### [Information supplied]

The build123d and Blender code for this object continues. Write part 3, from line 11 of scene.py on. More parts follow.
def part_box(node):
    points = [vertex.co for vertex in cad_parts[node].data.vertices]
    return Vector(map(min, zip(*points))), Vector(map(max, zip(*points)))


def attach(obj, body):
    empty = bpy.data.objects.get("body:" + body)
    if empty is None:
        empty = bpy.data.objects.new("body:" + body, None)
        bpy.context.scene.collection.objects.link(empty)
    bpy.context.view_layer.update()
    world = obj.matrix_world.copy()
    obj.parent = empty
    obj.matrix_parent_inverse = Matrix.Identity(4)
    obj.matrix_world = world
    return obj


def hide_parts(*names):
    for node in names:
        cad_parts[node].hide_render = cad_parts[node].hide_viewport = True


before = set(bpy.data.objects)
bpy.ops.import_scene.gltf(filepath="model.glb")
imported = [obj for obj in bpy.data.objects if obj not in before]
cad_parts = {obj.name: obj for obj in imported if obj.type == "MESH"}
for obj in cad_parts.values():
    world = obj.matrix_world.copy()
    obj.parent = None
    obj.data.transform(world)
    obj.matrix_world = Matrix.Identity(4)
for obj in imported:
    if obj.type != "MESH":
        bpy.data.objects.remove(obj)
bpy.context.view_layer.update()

### [Given task]
Restate the listing above word for word.

### [The reply]
The build123d and Blender code for this object continues. Write part 3, from line 11 of scene.py on. More parts follow.
def part_box(node):
    points = [vertex.co for vertex in cad_parts[node].data.vertices]
    return Vector(map(min, zip(*points))), Vector(map(max, zip(*points)))


def attach(obj, body):
    empty = bpy.data.objects.get("body:" + body)
    if empty is None:
        empty = bpy.data.objects.new("body:" + body, None)
        bpy.context.scene.collection.objects.link(empty)
    bpy.context.view_layer.update()
    world = obj.matrix_world.copy()
    obj.parent = empty
    obj.matrix_parent_inverse = Matrix.Identity(4)
    obj.matrix_world = world
    return obj


def hide_parts(*names):
    for node in names:
        cad_parts[node].hide_render = cad_parts[node].hide_viewport = True


before = set(bpy.data.objects)
bpy.ops.import_scene.gltf(filepath="model.glb")
imported = [obj for obj in bpy.data.objects if obj not in before]
cad_parts = {obj.name: obj for obj in imported if obj.type == "MESH"}
for obj in cad_parts.values():
    world = obj.matrix_world.copy()
    obj.parent = None
    obj.data.transform(world)
    obj.matrix_world = Matrix.Identity(4)
for obj in imported:
    if obj.type != "MESH":
        bpy.data.objects.remove(obj)
bpy.context.view_layer.update()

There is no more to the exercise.